High-density lipoproteins and adrenal steroidogenesis: A population-based study
Cholesterol trafficked within plasma lipoproteins, in particular high-density lipoproteins (HDL), may represent an important source of cholesterol that is required for adrenal steroidogenesis. Based on a urinary gas chromatography method, compromised adrenal function has been suggested in men but not in women with (genetically determined) low plasma HDL-cholesterol (HDL-C).
The objective of the article was to examine the extent to which glucocorticoid production relates to HDL-C in a population-based cohort.
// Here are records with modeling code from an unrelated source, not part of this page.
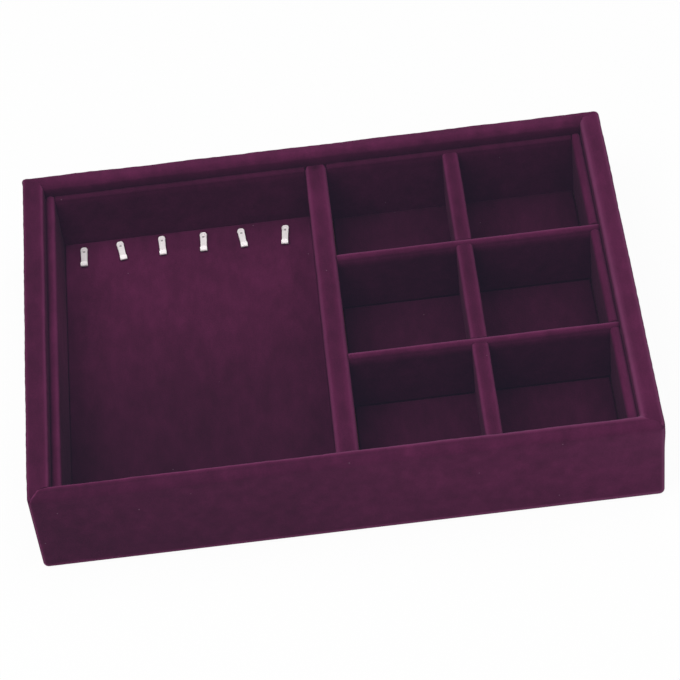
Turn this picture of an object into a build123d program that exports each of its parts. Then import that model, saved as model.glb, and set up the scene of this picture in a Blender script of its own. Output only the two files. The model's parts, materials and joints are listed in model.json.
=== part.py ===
from build123d import *
from math import cos, radians, sin
import os

# Velvet-covered tray: a padded necklace bay with hooks on the left, six small compartments on the right.
# Millimetres. X runs to the right, Y to the back and Z up, from the middle of the underside.

# The whole tray, measured over its velvet
tray_width = 280.0
tray_depth = 200.0
tray_height = 47.0
side_wall_thickness = 9.6
end_wall_thickness = 6.5
side_liner_thickness = 4.6
end_liner_thickness = 3.2
recess_depth = 6.5  # from the rim down to the liners and dividers

# Cloth and sheet goods
velvet_thickness = 0.8
underside_thickness = 0.5
underside_margin = 6.0  # velvet left showing round the underside sheet
turn_under = 12.0  # velvet glued under the walls
bottom_board_thickness = 2.6
floor_board_thickness = 1.8
pad_foam_thickness = 3.5
panel_gap = 0.2  # round the loose floor panels

# Edge roundings of the velvet; the boards beneath are chamfered to match
corner_rounding = 2.6
foot_rounding = 1.4
rim_rounding = 1.4
lip_rounding = 1.4  # inner edge of the rim
liner_rounding = 1.3
main_divider_rounding = 1.9
long_divider_rounding = 1.7
cross_divider_rounding = 1.4
floor_rounding = 1.2
foam_rounding = 1.8
underside_corner_rounding = 3.0
board_chamfer_share = 0.586  # of the rounding beyond the velvet, which keeps the velvet even

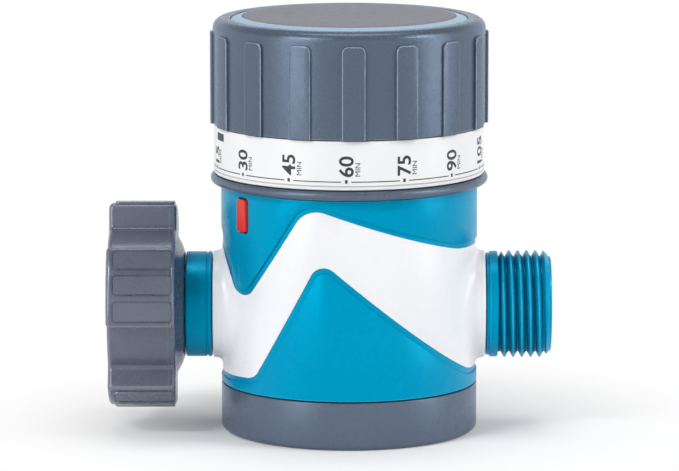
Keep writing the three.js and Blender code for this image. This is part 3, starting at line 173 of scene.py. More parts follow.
class TimerColours(bpy.types.PropertyGroup):
    """Base colours of the mouldings, as linear values."""

    housing: colour_property("Housing", "Teal of the barrel and pipe", (0.0, 0.3, 0.515))
    casing: colour_property("Casing", "Slate grey of the knob", (0.094, 0.117, 0.161))
    # the foot's slate is the casing's slate made lighter: painted light, as the floor lights the base more
    foot: colour_property("Foot", "Lighter slate grey of the base and the flange", (0.10716, 0.13338, 0.18354))
    trim: colour_property("Trim", "White of the side bands", (0.85, 0.86, 0.89))
    dial: colour_property("Dial", "White of the scale ring", (0.83, 0.84, 0.845))
    pointer: colour_property("Pointer", "Red of the pointer", (0.68, 0.028, 0.02))
    accent: colour_property("Accent", "Pale blue of the ring on the knob", (0.34, 0.49, 0.61))
    printing: colour_property("Printing", "Ink of the scale", (0.022, 0.026, 0.034))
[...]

A total of 240 subjects (120 men and 120 women, aged 20-79 years) without relevant comorbidities were recruited from the general population. Glucocorticoid metabolites were measured by gas chromatography with tandem mass spectrometric detection in 24-hour urine collections to estimate total glucocorticoid production (TGP). Fasting plasma (apo)lipoproteins were assayed by routine methods.
TGP was not decreased but tended to be increased in subjects with low HDL-C (NCEP-ATPIII criteria; P = .094). In univariate analysis, TPG was correlated inversely with HDL-C (r = -0.353, P < .001) and apoA-I (r = -0.263, P = .01). Multivariable linear regression analysis demonstrated that TGP was still inversely related to HDL-C (β = -0.145, P = .019) or alternatively to low HDL-C (β = -0.129, P = .013) taking age, sex, current smoking, and other metabolic syndrome components into account.
In this population-based study, urinary glucocorticoid metabolite excretion was inversely associated with HDL-C. We found no evidence for an attenuated adrenal function in men and women with low HDL-C.